We aggregate the ‘casualties’ figure based on the new groupings and extract the top ten events with the highest casualties
storm3 <- aggregate(CASUALTIES ~ EVTYPE, data = storm2, sum)
storm4 <- storm3[order(-storm3$CASUALTIES),][1:10,]
Similarly we create a variable ‘PDMG’ in the storm dataset which multiplies the property damage (PROPDMG) variable by the relevant unit found in the ‘PROPDMGEXP’ variable (‘H’ or ‘h’ = 100, ‘K’ or ‘k’ = 1000, ‘M’ or ‘m’ = 100000, ‘B’ or ‘b’ = 1000000000).
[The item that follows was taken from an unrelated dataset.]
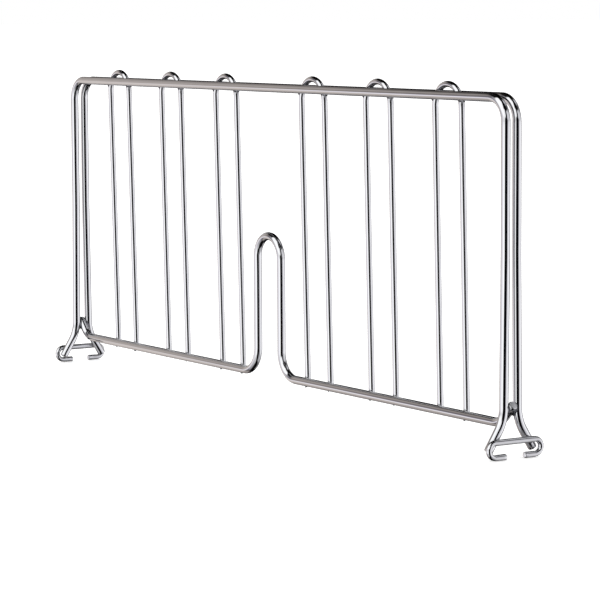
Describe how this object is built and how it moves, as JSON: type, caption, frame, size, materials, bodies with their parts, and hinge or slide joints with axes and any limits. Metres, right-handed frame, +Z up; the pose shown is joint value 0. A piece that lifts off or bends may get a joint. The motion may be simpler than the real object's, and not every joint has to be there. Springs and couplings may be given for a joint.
{
  "type": "wire shelf divider",
  "caption": "See-through divider of bent and welded chrome wire: a railed frame with hairpin uprights, a spring loop in its base wire and hooked feet that clip onto a wire shelf.",
  "frame": {"origin": "centre of the footprint, at the underside of the two foot clips", "axes": "+X along the divider towards its front end, +Y across it towards the side that the hairpins' lower ends are welded to, +Z up"},
  "size_m": [0.5098, 0.0384, 0.2031],
  "materials": {
    "chrome_wire": "bright chrome plate over drawn steel wire"
  },
  "bodies": {
    "root": {"frame_wire_left": "chrome_wire", "frame_wire_right": "chrome_wire", "base_spring_wire": "chrome_wire", "hairpin_1": "chrome_wire", "hairpin_2": "chrome_wire", "hairpin_3": "chrome_wire", "hairpin_4": "chrome_wire", "hairpin_5": "chrome_wire", "hairpin_6": "chrome_wire", "foot_clip_rear": "chrome_wire", "foot_clip_front": "chrome_wire"}
  },
  "joints": []
}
We perform the same transformation for crop damage and create a new variable CDMG. Finally we arrive at a measure of total economic damage TDMG (in ’000 $) by adding PDMG and CDMG
storm$PDMG[storm$PROPDMG==0] <- 0
storm$PDMG[storm$PROPDMGEXP=="H" | storm$PROPDMGEXP=="h"] <-
100*storm$PROPDMG[storm$PROPDMGEXP=="H" | storm$PROPDMGEXP=="h"]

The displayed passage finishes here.